We can also have a configuration parameter which lets us decide whether to use the audit feature or not if required.

  • No labels

9 Comments

  1. I think option 2 looks make more sense than option 1.

    This design is trying to audit table modification from very low level, but problem is for user we want high level audit information, for example who creates which policy. How does current design achieve this goal?

  2. Edward Zhang, we could add two more columns to the current table design for Approach #2 say, source_id, source_name, source_description. These columns would contain high level details wrt to Policy/Site details like policy/site ID and policy/site name.

    Another service can be added to the retrieval to get the details of the policies/site created by a specific user. Example,

    -- Get user specific audits

    http://localhost:8080/eagle-service/rest/list?query=AuditService[@serviceName="AlertDefinitionService" AND @userID="admin"]{*}&]{*}&pageSize=100

    -- Get user and action specific audits
    http://localhost:8080/eagle-service/rest/list?query=AuditService[@serviceName="AlertDefinitionService" AND @userID="admin" AND @actionTaken="CREATE/UPDATE/DELETE"]{*}&]{*}&pageSize=100

    1. Thanks. I did not mean we need add source_id, source_name, source_description. My original question is if we do audit in low level for example in class HBaseStorage.java, how do we know the content of this updated/created/deleted entity? In HBaseStorage everything is generic, we don't know if that is for policy or for site or for data source.

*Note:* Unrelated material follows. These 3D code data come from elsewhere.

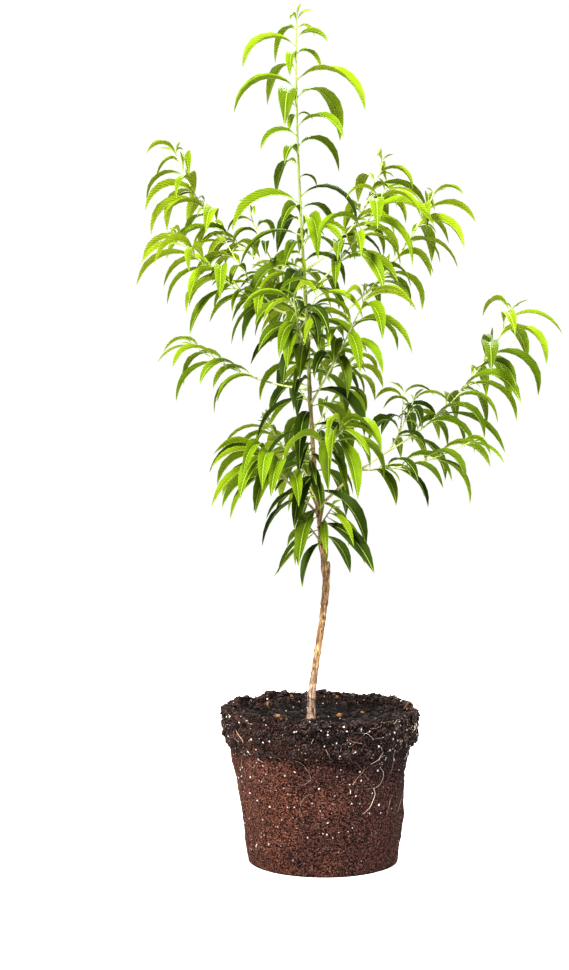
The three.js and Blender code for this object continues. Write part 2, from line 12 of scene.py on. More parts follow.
import bmesh
import bpy
import numpy as np
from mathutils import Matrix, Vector


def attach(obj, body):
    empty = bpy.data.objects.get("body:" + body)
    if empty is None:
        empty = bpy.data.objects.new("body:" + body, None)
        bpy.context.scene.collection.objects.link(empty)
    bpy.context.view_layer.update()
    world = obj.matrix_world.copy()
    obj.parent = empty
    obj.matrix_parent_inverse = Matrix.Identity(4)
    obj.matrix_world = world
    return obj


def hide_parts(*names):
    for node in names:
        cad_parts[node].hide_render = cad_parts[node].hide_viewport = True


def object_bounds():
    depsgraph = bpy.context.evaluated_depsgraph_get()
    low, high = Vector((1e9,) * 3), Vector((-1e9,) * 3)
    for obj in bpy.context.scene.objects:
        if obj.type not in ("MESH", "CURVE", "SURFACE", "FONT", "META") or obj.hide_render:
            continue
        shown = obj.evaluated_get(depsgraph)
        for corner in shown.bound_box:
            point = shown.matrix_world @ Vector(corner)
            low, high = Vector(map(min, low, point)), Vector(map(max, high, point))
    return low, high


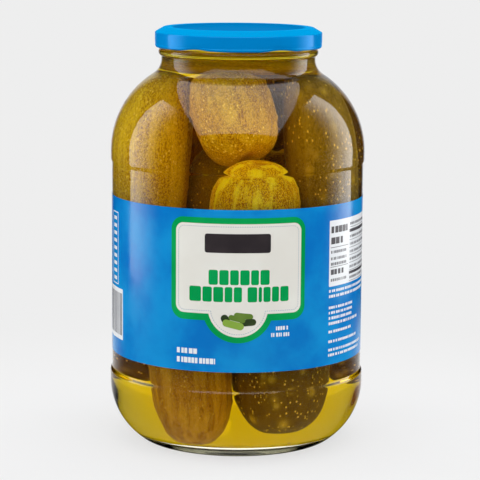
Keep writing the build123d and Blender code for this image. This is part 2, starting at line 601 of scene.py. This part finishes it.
def thread_height_at(angle, z):
    """How far a thread stands out of the finish at one place."""
    pitch = 360 / thread_count
    turn = (degrees(angle) + pitch / 2) % pitch - pitch / 2
    side = thread_arc / 2 - abs(turn)
    if side <= 0:
        return 0
    middle = thread_z + finish_radius * sin(radians(turn)) * sin(radians(thread_tilt))
    share = clamped((thread_height / 2 - abs(z - middle)) / thread_slope)
    return thread_stand * share * min(1, side / thread_run_out)


def glass_shift(angle, x, z, outside):
    """How far out the threads and the unevenness of blown glass move a point.

    The unevenness is slight outside and stronger inside, and it dies away in the middle of the
    floor and at the neck.
    """
    round_x, round_y = cos(angle), sin(angle)
    if z > bead_bottom:
        return thread_height_at(angle, z) if outside else 0
    if outside:
        return 0.03 * noise.noise(Vector((round_x * 2.6, round_y * 2.6, z / 26)))
    wide = noise.noise(Vector((round_x * 2.4 + 9, round_y * 2.4, z / 30)))
    small = noise.noise(Vector((round_x * 6 + 3, round_y * 6, z / 13)))
    amount = clamped((x - 6) / 20) * min(1, (bead_bottom - z) / 4)
    return amount * (0.22 * wide + 0.07 * small)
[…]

      1. In the different methods available in HBaseStorage.java for the HBase operations, we would have the EntityDefinition parameter from which we can get what service call is that. Using this we can store the value of serviceName column in the audit table to differentiate whether that audit entry is for policy/site/datasource.

        Example,

        Policy creation request >> http://localhost:8080/eagle-service/rest/entities?serviceName=AlertDefinitionService

        AlertDefinitionService - this Service Name will be available in the entity definition

        Datasource creation request >> http://localhost:8080/eagle-service/rest/entities?serviceName=AlertDataSourceService

        AlertDataSourceService - this Service Name will be available in the entity definition

        We would not be needing content of the entity if we just go with the encodedRowKeys as they will be readily available in the response object for the CREATE/UPDATE/DELETE operations in HBaseStorage.java.

         

  3. Edward Zhang   and Murali Krishna ,  Here is the way to find out the contents from Generic Entity ..

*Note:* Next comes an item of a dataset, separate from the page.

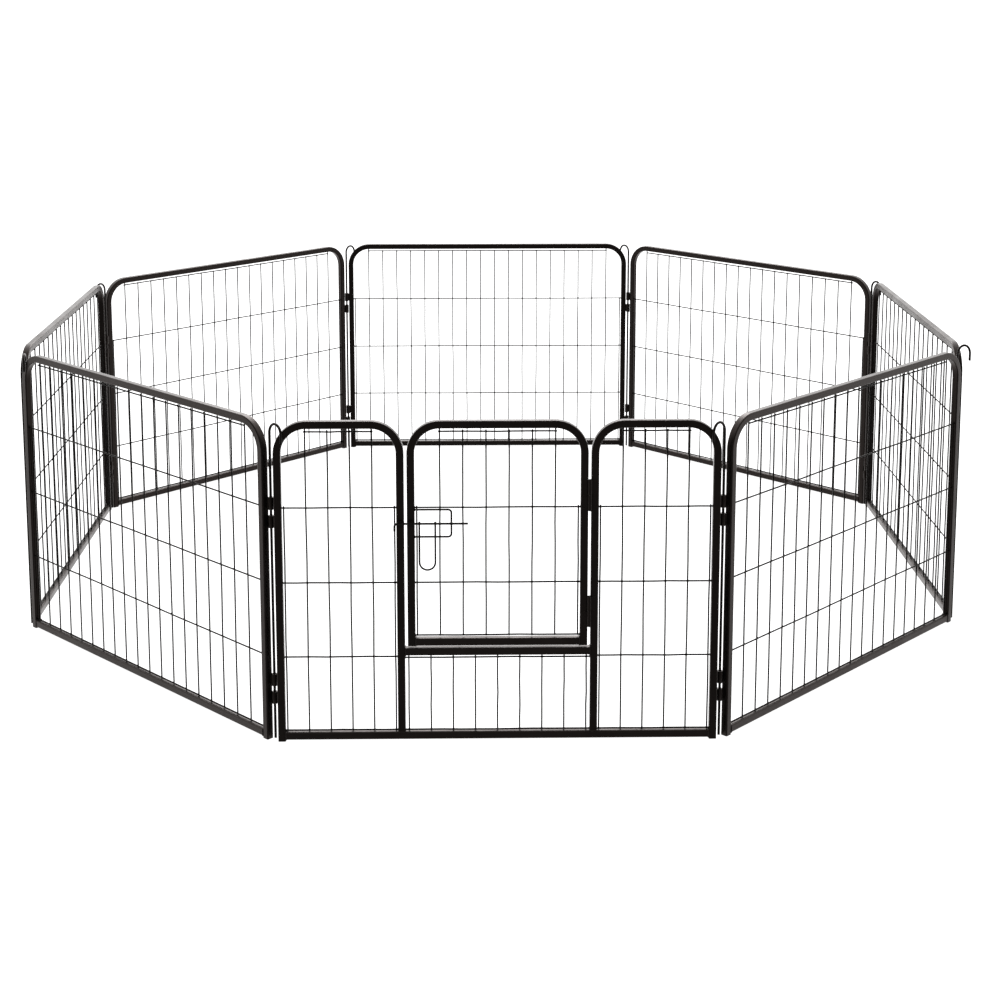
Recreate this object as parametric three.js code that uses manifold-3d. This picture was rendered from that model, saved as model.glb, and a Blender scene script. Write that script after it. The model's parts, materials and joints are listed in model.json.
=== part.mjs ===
// Folding eight-panel pet playpen: tube-framed wire panels joined by lift-out hook pins, with a
// latched door in the front panel. Units are millimetres, Z is up and the floor is z = 0.
// The origin is the middle of the pen at floor level; the door panel is on the -Y side.
import * as THREE from "three";
import { mergeVertices } from "three/addons/utils/BufferGeometryUtils.js";
import Module from "manifold-3d";

const wasm = await Module();
wasm.setup();

// Panels
const PANEL_COUNT = 8;
const PANEL_WIDTH = 800;
const PANEL_HEIGHT = 600;
const TUBE = 14;               // square tube, outside
const CORNER_RADIUS = 60;      // outside of the bends at the top corners
const CORNER_STEPS = 6;
const RAIL_LIFT = 3;           // the bottom rail's underside above the floor
const GAP = 0.3;               // between pieces that touch
const QUARTER_BEND_STEPS = 4;
const HALF_BEND_STEPS = 8;

// Wire grids
const WIRE = 3;
const ROW_HEIGHTS = [20, 160, 300, 440, 580];
const PANEL_WIRES = 20;
const EDGE_WIRE_INSET = 4;     // outermost upright wire to the tube beside it

// Hinge sleeves and hook pins
const PIN_OUTSET = 6;          // pin axis beyond the post's side face
const PIN_INSET = TUBE / 2;    // pin axis inwards from the panel's middle plane
const PIN_RADIUS = 2.5;
const PIN_SIDES = 6;
const PIN_FOOT = 2;
const HOOK_SPAN = 28;
const HOOK_BOW = 18;           // height of the bow's centreline over its legs
const HOOK_DROP = 36;
const HOOK_TOP = 597;
const HOOK_TURN = 38.5;        // degrees that a hook leans out over its own panel
const OUTWARD_HEADING = -78;   // of the one hook that is turned out of the pen
const OUTWARD_RISE = 9;        // that pin stands a little higher than the others
const SLEEVE_RADIUS = 5.3;
const SLEEVE_BORE = 3.2;
const SLEEVE_HEIGHT = 23;
const SLEEVE_GAP = 11;
const SLEEVE_SIDES = 8;
const SLEEVE_STATIONS = [97, 429.5];
const SLEEVE_WELD = { depth: 3.8, inset: 2, bite: 1, shy: 0.5 };

// Front panel and door
const SIDE_ARCH_WIDTH = 232.5;
const DOOR_GAP = 5;
const CROSSBAR_Z = 163;
const DOOR_FOOT = 181.5;
const ROW_TO_RAIL = 5;         // a cross wire's centre to the rail that it is welded beside
const SIDE_WIRES = 6;
const SIDE_WIRE_PITCH = 39.6;
const LOWER_WIRES = 9;
const LOWER_WIRE_PITCH = 40.3;
const DOOR_WIRES = 8;
const DOOR_WIRE_PITCH = 41.4;

// Door hinges
const DOOR_HINGE_HEIGHTS = [247, 464];
const BARREL_RADIUS = 3.7;
const BARREL_BORE = 1.9;
const BARREL_HALF = 28;
const BARREL_Y = -10.8;
const LEAF_WIDTH = 12;
const LEAF_THICKNESS = 1.4;
const LEAF_SHY = 2;            // leaf's ends to the barrel's ends
const LEAF_BITE = 0.2;         // leaf to the barrel's bore
const DOOR_PIN_RADIUS = 1.5;
const DOOR_PIN_SHY = 1;

// Latch
const BOLT_Z = 412.7;
const BOLT_Y = -11.2;
const BOLT_RADIUS = 2;
const BOLT_ENDS = [-184.5, -53];
const BOLT_TIP_DROP = 14;
const BOLT_BEND = 5;
const GUIDE_WIDTH = 8;
const GUIDE_WALL = 1.6;
const BOLT_CLEARANCE = 0.5;
const KEEPER_DROP = 8;         // keeper plate below the bolt
const LOOP_RADIUS = 1.8;       // wire of the latch loop
const LOOP_Y = -6.6;
const LOOP_RIGHT = -82.7;
const LOOP_HEIGHTS = [387, 437.4];
const LOOP_BEND = 6;
const EYE_RADIUS = 4.1;
const EYE_BORE = 2.5;
const HANDLE_LEGS = [-140, -111.6];
const HANDLE_LENGTH = 86;
const HANDLE_RADIUS = 1.7;

const names = ["front", "right_front", "right", "right_back", "back", "left_back", "left", "left_front"];
const halfWidth = PANEL_WIDTH / 2;
const halfTube = TUBE / 2;
const hingePitch = PANEL_WIDTH + 2 * PIN_OUTSET;
const pinApothem = hingePitch / 2 / Math.tan(Math.PI / PANEL_COUNT);
const doorWidth = PANEL_WIDTH - 2 * SIDE_ARCH_WIDTH - 2 * DOOR_GAP;
const doorHalf = doorWidth / 2;
const frameEdge = doorHalf + DOOR_GAP;      // side of each front arch that faces the door
const railTop = RAIL_LIFT + TUBE;

const frameCoat = new THREE.MeshStandardMaterial({ color: 0x2b2725, roughness: 0.5, metalness: 0.35 });
const wireCoat = new THREE.MeshStandardMaterial({ color: 0x1f1c1a, roughness: 0.5, metalness: 0.35 });
const pinCoat = new THREE.MeshStandardMaterial({ color: 0x211e1c, roughness: 0.42, metalness: 0.45 });

const group = new THREE.Group();

// ---------- helpers ----------

function solid(geometry) {
  const bare = geometry.clone();
  bare.deleteAttribute("normal");
  bare.deleteAttribute("uv");
  const merged = mergeVertices(bare, 1e-4);
  const vertProperties = new Float32Array(merged.attributes.position.array);
  const triVerts = new Uint32Array(merged.index.array);
  return new wasm.Manifold(new wasm.Mesh({ numProp: 3, vertProperties, triVerts }));
}

function geometryOf(manifold) {
  const mesh = manifold.getMesh();
  const geometry = new THREE.BufferGeometry();
  geometry.setAttribute("position", new THREE.BufferAttribute(mesh.vertProperties, 3));
  geometry.setIndex(new THREE.BufferAttribute(mesh.triVerts, 1));
  geometry.computeVertexNormals();
  return geometry;
}

function join(first, ...rest) {
  return geometryOf(rest.reduce((whole, part) => whole.add(solid(part)), solid(first)));
}

function addPiece(parent, name, geometry, material) {
  const mesh = new THREE.Mesh(geometry, material);
  mesh.name = name;
  parent.add(mesh);
}

function box(x0, x1, y0, y1, z0, z1) {
  const geometry = new THREE.BoxGeometry(x1 - x0, y1 - y0, z1 - z0);
  return geometry.translate((x0 + x1) / 2, (y0 + y1) / 2, (z0 + z1) / 2);
}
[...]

    for(TaggedLogAPIEntity entity : entities){ 

    try {
                Object policyId = entityDefinition.getValue(entity, "policyId");
                Object policyName = entityDefinition.getValue(entity, "policyName");
    System.out.println(policyId.toString() + "--" + policyName.toString());
    } catch (Exception e) {
    e.printStackTrace();
    }
    }

    Hopefully this way we can fetch required fields from entity and audit the same.. 

     

    1. Thanks for the investigation. I think probably we need some generic callback interface where for policy create/update/delete we can implement the logic you have mentioned even by forcing type conversion to AlertDefinitionAPIEntity. Please suggest.

      1. Edward Zhang , Can you Pls  review the Generic Interface Design approach added ?? 

        1. Thanks Senthil for this proposal. Nice!

  4. Edward Zhang, in the eagle services for PolicyDefinition and DataSourceDefinition, both the create and update operations go through the create method of HBaseStorage.java. So how do we differentiate between create and update operation without hitting HBase again to check if the row exists (is this acceptable from the point of performance). Or is there any other way to differentiate ? 

    Also in delete operation, it is done by passing the encoded row key. We would need to do a GET operation here to get the row details (for example, the policy ID or datasource or site) for the audit.